TASK STATEMENT -
Quote verbatim the span of lines that begins the listing below and closes with the line containing "node.inputs[key].default_value = linear(value)".

EXTRACTED RECORDS -
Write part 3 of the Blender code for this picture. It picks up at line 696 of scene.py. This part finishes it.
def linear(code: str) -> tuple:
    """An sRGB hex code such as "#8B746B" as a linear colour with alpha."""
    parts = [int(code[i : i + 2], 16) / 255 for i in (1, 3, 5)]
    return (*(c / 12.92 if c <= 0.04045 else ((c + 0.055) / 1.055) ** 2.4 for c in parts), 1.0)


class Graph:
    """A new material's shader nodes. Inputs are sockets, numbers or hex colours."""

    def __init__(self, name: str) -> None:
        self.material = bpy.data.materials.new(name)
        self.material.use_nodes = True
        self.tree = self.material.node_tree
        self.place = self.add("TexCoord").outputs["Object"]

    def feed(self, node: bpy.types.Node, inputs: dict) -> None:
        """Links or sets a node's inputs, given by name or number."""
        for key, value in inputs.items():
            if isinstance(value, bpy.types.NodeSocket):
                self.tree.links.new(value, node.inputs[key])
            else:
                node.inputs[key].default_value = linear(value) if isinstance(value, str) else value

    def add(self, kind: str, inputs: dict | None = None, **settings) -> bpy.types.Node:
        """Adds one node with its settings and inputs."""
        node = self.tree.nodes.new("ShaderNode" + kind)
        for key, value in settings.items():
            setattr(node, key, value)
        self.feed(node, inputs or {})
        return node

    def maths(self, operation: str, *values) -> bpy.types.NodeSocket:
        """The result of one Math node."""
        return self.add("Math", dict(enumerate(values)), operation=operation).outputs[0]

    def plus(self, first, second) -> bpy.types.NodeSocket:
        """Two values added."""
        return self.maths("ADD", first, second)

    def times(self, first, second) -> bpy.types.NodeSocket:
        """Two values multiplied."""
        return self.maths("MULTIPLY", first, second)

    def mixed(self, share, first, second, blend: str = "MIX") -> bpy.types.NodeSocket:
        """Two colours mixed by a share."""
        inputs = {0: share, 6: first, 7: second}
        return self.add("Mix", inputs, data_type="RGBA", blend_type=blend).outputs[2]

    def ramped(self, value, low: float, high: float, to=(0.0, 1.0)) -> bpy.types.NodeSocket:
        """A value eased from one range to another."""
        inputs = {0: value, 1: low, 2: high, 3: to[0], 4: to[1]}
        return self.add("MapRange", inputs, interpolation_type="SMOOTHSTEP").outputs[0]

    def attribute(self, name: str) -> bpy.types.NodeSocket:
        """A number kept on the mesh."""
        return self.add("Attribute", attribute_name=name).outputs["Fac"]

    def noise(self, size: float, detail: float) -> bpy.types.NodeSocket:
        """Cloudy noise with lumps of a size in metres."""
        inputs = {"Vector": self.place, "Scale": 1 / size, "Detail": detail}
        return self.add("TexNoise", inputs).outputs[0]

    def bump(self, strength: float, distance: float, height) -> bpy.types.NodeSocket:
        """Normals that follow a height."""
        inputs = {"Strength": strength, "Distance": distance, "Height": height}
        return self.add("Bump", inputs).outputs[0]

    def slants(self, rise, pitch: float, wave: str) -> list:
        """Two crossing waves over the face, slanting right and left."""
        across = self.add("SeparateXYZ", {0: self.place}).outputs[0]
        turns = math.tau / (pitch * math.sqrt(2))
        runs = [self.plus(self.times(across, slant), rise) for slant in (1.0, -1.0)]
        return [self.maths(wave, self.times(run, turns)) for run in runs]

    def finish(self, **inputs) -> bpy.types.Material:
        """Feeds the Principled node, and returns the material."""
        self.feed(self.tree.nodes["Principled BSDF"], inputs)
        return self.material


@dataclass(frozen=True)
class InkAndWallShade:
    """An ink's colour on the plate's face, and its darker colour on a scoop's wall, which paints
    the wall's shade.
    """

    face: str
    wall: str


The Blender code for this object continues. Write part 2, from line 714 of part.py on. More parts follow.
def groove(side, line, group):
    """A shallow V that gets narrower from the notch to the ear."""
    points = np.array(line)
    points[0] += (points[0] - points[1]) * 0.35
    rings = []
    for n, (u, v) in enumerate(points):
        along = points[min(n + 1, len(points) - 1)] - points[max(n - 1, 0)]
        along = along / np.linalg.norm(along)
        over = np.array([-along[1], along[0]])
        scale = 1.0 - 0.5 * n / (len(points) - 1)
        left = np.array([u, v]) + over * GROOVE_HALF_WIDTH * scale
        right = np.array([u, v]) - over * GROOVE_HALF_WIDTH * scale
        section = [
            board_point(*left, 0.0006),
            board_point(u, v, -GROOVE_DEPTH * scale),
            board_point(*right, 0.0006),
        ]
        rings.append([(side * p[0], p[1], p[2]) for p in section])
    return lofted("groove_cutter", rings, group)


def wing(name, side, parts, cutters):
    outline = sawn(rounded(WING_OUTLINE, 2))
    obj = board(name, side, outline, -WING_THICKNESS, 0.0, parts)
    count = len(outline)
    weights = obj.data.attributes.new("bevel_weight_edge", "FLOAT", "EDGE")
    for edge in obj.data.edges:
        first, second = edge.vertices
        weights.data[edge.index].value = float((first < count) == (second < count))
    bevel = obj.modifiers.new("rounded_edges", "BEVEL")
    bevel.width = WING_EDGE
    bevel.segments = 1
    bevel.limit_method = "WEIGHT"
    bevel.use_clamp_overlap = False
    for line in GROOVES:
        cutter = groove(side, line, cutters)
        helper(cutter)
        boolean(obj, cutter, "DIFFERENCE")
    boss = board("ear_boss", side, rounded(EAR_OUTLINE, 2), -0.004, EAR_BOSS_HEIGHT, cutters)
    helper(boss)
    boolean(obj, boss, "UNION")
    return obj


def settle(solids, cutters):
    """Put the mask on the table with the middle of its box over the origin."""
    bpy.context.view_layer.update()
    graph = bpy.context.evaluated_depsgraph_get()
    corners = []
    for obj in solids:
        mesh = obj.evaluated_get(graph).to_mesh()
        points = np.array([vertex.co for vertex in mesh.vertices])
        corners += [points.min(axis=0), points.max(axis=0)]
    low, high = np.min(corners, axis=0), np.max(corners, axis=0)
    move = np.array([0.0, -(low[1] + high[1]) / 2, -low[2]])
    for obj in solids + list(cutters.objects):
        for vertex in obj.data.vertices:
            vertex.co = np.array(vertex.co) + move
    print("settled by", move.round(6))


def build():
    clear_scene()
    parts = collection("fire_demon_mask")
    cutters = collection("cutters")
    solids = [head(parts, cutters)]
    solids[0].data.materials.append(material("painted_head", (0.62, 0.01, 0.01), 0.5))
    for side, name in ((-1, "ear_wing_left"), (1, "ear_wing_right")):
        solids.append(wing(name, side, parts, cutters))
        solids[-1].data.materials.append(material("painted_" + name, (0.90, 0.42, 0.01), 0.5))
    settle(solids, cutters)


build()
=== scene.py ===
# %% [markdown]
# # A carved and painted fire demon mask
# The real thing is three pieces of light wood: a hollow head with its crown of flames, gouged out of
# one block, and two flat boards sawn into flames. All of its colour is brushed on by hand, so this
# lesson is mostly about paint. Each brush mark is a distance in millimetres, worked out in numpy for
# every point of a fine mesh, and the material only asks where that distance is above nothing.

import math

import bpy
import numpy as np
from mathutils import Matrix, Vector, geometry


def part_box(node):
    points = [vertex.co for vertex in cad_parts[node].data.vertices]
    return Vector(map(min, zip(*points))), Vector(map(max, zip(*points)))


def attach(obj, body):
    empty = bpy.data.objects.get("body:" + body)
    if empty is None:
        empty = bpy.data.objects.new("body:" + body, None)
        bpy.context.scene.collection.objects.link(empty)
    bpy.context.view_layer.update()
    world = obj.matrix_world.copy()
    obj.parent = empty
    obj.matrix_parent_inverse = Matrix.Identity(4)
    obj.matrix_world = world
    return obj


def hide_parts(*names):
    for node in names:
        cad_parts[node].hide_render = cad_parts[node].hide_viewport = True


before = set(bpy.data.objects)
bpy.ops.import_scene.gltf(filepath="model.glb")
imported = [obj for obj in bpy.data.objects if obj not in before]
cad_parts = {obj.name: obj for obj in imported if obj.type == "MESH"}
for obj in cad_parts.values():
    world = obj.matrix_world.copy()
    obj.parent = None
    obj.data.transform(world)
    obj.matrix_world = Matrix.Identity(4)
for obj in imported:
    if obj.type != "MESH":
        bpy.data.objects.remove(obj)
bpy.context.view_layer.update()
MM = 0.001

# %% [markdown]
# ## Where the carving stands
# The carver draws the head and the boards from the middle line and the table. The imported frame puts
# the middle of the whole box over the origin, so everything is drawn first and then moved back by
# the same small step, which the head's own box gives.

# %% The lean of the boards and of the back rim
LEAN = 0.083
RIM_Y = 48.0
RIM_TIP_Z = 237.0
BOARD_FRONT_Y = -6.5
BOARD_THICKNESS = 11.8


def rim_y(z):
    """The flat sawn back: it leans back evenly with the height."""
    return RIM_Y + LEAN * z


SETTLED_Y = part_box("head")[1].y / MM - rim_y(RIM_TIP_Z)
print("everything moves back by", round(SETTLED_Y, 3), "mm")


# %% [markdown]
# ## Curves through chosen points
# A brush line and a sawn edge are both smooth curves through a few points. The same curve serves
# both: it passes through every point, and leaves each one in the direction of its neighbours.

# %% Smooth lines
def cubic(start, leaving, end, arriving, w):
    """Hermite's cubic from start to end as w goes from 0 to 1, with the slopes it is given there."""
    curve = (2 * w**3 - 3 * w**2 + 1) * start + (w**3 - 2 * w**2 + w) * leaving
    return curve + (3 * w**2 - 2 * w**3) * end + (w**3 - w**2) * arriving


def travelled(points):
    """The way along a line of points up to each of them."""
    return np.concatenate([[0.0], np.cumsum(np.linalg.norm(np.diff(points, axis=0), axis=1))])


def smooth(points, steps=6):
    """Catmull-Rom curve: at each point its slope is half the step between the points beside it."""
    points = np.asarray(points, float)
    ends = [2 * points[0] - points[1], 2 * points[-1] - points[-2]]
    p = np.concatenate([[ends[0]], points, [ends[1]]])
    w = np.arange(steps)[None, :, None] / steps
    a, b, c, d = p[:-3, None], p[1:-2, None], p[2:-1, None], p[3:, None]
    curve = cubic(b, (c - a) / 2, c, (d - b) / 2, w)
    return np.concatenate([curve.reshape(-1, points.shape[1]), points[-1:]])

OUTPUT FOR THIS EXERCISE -
Write part 3 of the Blender code for this picture. It picks up at line 696 of scene.py. This part finishes it.
def linear(code: str) -> tuple:
    """An sRGB hex code such as "#8B746B" as a linear colour with alpha."""
    parts = [int(code[i : i + 2], 16) / 255 for i in (1, 3, 5)]
    return (*(c / 12.92 if c <= 0.04045 else ((c + 0.055) / 1.055) ** 2.4 for c in parts), 1.0)


class Graph:
    """A new material's shader nodes. Inputs are sockets, numbers or hex colours."""

    def __init__(self, name: str) -> None:
        self.material = bpy.data.materials.new(name)
        self.material.use_nodes = True
        self.tree = self.material.node_tree
        self.place = self.add("TexCoord").outputs["Object"]

    def feed(self, node: bpy.types.Node, inputs: dict) -> None:
        """Links or sets a node's inputs, given by name or number."""
        for key, value in inputs.items():
            if isinstance(value, bpy.types.NodeSocket):
                self.tree.links.new(value, node.inputs[key])
            else:
                node.inputs[key].default_value = linear(value) if isinstance(value, str) else value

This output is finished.